──────── MATERIAL PROVIDED ────────

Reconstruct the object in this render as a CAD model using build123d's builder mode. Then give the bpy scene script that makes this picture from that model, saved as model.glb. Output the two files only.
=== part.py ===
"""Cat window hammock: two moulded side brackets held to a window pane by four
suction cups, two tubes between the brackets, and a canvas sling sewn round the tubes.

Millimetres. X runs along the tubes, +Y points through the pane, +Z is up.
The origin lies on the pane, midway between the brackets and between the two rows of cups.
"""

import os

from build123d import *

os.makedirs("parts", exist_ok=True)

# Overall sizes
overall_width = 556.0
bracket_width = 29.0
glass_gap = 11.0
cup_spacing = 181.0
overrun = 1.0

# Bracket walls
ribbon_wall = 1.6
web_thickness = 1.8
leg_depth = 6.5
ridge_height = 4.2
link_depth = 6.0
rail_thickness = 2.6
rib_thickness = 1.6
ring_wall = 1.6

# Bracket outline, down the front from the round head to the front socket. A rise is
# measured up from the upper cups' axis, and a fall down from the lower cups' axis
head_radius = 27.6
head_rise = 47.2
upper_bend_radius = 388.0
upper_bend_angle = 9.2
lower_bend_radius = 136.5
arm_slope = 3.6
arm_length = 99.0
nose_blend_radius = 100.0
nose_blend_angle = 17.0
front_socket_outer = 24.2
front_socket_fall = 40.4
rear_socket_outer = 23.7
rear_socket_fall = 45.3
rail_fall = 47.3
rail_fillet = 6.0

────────

▸ **SET TASK**: List every line above containing the word "from".

▸ **REPLY**:
Reconstruct the object in this render as a CAD model using build123d's builder mode. Then give the bpy scene script that makes this picture from that model, saved as model.glb. Output the two files only.
from build123d import *
# Bracket outline, down the front from the round head to the front socket. A rise is
# measured up from the upper cups' axis, and a fall down from the lower cups' axis